El padre de la parábola, que ha respetado la libertad del hijo menor que se marchó, es quien conmovido corre a su encuentro cuándo el joven regresa a casa hambriento y humillado, lo abraza y lo besa, le ofrece el perdón antes que el hijo se declare culpable, lo restablece en su condición de hijo y organiza una fiesta del reencuentro familiar. El padre también va al encuentro del hijo mayor que rechaza a su hermano y le muestra el deseo más hondo de su corazón de padre: ver a sus hijos sentados a la misma mesa, compartiendo un banquete festivo, por encima de cualquier enfrentamiento, rechazo o condena.
El Señor Jesús contó esta parábola para decir que Dios es como ese padre que espera a sus hijos; al que se marchó, lo espera con paciencia y sin dejar de amarlo, y al que se quedó espera convencerlo de que se alegre por el regreso de su hermano. El amor del padre es el mismo para ambos hijos, es un amor que espera y confía que vivan como hijos amados y aprendan a vivir como hermanos
Junto con anunciar que así es Dios y siempre actúa como el padre de la parábola, también nos dice que nosotros tenemos que aprender a vivir y actuar como el padre. Reconocer que somos como el hermano menor y el como el hermano mayor es para que descubramos que nuestro camino es parecernos al padre. Nuestro crecimiento humano y espiritual es para que imitemos al padre cuya alegría es el encuentro de los hermanos.

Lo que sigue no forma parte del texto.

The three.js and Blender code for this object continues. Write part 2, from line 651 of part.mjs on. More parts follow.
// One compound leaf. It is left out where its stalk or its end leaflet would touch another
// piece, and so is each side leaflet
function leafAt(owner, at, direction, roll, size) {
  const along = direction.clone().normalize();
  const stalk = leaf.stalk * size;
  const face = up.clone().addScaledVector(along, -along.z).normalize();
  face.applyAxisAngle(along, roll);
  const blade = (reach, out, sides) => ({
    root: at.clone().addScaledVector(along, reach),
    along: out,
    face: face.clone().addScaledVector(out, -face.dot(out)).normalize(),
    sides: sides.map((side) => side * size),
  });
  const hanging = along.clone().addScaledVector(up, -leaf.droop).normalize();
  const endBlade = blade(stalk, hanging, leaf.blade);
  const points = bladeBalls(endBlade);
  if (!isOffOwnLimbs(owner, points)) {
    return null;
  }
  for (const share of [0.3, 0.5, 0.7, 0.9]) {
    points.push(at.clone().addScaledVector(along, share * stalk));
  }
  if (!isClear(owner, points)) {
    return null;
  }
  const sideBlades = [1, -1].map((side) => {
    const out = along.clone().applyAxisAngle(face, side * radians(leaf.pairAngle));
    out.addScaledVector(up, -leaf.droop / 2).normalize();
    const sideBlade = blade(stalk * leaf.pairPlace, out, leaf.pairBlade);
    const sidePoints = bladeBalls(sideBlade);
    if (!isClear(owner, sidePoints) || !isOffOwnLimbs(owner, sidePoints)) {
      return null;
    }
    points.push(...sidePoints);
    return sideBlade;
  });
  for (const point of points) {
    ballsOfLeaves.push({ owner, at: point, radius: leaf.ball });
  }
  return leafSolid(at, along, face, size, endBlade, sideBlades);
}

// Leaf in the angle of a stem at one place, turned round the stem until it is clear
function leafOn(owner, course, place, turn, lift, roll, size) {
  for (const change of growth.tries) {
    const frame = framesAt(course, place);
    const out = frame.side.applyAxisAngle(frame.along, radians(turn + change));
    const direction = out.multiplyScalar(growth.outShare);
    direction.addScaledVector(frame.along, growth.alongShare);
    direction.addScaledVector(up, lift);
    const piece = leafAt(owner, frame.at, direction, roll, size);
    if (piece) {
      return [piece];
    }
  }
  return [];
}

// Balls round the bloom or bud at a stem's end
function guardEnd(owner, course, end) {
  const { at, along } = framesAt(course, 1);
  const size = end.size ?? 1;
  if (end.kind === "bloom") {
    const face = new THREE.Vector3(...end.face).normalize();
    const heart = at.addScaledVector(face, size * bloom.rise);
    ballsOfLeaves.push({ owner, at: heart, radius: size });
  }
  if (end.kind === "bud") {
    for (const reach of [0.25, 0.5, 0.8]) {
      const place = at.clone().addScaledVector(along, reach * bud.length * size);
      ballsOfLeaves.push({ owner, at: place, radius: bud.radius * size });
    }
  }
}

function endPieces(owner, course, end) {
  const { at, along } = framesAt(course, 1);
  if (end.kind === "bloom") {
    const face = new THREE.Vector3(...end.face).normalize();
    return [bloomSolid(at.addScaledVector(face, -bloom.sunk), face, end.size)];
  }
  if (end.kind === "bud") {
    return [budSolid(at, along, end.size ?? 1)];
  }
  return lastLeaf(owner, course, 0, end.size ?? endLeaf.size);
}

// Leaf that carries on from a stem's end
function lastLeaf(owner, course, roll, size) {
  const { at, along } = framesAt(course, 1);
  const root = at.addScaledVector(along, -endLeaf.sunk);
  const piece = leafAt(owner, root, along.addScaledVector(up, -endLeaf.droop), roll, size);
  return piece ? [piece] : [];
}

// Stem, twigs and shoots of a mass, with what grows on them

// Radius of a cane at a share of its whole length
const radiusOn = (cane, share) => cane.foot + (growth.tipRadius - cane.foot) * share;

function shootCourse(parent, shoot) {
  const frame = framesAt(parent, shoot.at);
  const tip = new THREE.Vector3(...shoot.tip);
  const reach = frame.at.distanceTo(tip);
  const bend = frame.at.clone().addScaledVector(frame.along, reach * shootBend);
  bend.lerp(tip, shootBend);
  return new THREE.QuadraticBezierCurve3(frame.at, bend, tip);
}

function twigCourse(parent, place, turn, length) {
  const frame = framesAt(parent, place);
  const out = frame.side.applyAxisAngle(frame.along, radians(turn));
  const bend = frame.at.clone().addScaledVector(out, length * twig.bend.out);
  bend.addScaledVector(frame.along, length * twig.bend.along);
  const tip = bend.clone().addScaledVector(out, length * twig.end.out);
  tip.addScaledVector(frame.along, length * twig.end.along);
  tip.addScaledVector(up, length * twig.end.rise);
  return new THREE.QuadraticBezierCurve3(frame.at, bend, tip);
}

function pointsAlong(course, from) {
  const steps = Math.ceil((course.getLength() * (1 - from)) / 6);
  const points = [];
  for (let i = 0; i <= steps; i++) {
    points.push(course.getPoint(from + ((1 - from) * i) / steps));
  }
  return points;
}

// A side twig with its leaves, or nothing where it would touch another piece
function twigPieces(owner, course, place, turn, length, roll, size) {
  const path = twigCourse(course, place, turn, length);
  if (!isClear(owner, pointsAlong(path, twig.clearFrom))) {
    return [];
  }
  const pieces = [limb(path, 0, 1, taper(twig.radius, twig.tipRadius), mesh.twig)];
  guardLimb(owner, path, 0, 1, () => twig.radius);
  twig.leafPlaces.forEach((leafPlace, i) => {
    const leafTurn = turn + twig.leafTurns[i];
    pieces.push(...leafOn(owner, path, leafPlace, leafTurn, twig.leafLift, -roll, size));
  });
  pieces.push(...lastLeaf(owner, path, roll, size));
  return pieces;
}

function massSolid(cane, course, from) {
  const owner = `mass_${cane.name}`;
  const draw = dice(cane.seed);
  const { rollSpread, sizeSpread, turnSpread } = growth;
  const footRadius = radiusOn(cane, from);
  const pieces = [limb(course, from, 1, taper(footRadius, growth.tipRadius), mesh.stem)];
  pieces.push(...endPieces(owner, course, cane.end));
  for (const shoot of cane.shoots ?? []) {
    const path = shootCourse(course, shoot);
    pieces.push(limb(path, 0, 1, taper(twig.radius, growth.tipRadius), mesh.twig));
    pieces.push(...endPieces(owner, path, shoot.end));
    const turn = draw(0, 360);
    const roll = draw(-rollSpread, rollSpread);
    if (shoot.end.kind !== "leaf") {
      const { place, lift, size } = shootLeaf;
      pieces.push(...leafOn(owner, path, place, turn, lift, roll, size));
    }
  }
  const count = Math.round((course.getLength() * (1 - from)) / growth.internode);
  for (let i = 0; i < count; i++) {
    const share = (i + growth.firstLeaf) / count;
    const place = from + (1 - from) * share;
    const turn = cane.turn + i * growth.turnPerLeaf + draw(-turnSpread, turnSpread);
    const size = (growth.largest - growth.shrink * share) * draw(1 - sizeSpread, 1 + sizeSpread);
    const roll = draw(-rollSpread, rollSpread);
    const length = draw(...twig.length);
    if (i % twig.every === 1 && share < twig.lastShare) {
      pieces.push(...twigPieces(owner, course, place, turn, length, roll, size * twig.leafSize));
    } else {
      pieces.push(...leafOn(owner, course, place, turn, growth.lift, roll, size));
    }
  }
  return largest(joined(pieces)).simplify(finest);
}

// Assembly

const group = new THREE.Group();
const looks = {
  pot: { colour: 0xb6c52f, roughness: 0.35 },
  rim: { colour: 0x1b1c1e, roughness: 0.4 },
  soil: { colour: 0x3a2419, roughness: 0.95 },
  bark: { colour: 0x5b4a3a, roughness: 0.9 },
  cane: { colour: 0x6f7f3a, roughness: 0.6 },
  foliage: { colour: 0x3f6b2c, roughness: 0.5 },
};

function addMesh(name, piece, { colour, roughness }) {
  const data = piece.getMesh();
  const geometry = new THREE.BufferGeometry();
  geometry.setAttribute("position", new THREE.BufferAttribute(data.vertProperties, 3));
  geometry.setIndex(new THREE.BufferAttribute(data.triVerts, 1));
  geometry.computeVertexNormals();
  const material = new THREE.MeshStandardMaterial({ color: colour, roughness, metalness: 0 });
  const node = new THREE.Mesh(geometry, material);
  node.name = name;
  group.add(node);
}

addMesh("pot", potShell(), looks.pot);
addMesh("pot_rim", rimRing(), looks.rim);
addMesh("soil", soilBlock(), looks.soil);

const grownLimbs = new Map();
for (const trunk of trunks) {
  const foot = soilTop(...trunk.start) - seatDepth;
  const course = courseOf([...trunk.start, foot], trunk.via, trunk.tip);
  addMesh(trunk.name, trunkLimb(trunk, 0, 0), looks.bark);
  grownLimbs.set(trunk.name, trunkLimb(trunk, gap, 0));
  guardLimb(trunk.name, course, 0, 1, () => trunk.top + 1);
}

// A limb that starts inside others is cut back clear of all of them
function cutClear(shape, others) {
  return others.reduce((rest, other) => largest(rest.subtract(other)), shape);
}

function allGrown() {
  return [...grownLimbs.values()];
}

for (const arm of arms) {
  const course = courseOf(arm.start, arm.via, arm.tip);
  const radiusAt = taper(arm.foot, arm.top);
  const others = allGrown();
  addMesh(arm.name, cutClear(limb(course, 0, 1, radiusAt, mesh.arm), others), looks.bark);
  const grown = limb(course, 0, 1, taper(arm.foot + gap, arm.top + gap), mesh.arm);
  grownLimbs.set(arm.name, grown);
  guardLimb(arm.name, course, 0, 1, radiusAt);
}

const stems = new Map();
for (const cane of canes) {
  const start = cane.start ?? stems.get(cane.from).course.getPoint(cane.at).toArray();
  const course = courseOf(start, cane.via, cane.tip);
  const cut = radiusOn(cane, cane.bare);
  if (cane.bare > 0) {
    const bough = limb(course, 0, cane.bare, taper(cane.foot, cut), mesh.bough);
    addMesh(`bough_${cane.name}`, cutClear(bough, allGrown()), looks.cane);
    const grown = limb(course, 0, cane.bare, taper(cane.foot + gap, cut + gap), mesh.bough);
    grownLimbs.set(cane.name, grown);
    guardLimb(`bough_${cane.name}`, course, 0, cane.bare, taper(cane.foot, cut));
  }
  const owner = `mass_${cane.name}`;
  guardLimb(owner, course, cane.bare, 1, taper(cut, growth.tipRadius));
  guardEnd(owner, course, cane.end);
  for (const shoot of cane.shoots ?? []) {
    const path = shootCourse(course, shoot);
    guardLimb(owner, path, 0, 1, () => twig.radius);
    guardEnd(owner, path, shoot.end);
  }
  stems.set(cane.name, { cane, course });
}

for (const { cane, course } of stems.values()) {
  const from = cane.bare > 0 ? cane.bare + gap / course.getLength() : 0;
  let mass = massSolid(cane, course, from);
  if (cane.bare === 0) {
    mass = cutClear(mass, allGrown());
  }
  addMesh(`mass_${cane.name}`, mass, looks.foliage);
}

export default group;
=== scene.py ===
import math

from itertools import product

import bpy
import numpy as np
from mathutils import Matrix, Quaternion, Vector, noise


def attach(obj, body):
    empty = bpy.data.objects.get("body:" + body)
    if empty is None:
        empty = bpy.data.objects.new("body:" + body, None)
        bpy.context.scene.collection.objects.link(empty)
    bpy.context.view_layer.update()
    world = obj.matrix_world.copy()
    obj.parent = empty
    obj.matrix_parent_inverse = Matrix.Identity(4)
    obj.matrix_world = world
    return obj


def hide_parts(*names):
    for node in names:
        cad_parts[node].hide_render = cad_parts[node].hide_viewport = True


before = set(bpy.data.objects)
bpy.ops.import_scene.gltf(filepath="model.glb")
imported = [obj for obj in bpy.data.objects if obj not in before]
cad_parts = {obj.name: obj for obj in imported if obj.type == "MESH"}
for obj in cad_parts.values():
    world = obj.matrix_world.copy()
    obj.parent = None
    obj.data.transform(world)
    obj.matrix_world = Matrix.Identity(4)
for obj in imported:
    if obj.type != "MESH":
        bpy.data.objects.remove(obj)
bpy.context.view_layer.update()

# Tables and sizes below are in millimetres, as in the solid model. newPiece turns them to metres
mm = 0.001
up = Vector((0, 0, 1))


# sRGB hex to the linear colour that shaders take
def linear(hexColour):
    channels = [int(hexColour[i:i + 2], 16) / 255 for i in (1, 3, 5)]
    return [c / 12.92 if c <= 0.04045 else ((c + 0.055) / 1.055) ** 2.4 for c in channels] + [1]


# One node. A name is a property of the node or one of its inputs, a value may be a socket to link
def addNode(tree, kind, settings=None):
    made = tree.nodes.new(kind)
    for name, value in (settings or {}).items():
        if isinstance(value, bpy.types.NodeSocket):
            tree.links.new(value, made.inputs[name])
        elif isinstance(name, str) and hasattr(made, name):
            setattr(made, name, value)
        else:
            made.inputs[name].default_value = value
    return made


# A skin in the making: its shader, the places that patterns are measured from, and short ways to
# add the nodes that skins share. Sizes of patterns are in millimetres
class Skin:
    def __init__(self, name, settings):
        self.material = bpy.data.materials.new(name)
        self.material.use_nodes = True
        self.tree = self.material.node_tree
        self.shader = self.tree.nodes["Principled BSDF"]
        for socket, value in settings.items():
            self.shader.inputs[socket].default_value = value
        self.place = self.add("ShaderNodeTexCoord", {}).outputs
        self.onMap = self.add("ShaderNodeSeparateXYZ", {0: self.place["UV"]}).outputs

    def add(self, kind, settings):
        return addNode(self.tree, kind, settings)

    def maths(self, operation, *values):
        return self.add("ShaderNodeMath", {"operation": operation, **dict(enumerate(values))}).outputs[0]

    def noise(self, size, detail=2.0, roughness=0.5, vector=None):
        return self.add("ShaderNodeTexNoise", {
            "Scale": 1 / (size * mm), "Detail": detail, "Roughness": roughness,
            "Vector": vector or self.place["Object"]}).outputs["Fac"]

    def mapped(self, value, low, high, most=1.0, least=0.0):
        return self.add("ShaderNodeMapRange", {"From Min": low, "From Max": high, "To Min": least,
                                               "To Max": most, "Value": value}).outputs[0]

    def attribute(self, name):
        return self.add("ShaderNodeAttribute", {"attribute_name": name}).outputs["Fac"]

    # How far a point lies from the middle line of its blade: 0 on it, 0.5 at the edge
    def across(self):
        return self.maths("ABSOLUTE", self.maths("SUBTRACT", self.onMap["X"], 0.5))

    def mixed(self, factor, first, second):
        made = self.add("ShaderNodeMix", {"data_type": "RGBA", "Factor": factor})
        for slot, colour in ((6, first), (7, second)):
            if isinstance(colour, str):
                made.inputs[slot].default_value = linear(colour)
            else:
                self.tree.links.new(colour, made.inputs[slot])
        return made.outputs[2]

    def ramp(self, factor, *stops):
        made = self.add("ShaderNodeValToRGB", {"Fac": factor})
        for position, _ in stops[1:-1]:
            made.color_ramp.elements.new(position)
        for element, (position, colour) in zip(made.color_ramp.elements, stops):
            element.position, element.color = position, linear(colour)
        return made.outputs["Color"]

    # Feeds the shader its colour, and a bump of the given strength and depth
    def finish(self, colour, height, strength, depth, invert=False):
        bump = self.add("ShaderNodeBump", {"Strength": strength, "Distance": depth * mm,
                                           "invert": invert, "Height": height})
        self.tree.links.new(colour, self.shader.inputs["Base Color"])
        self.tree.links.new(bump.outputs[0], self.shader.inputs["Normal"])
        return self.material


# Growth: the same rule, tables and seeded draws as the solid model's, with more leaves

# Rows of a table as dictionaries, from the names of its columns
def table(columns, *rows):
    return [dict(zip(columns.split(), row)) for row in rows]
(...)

Este relato del Evangelio nos hace presente que nunca habrá un “buen vivir” si no aprendemos a compartir la vida mirándonos con el amor compasivo y acogedor del padre. Para los discípulos y discípulas del Señor Jesús es un llamado permanente hacer presente en nuestra vida y en nuestro mundo la sabiduría de este relato ancestral, siempre nuevo y renovador.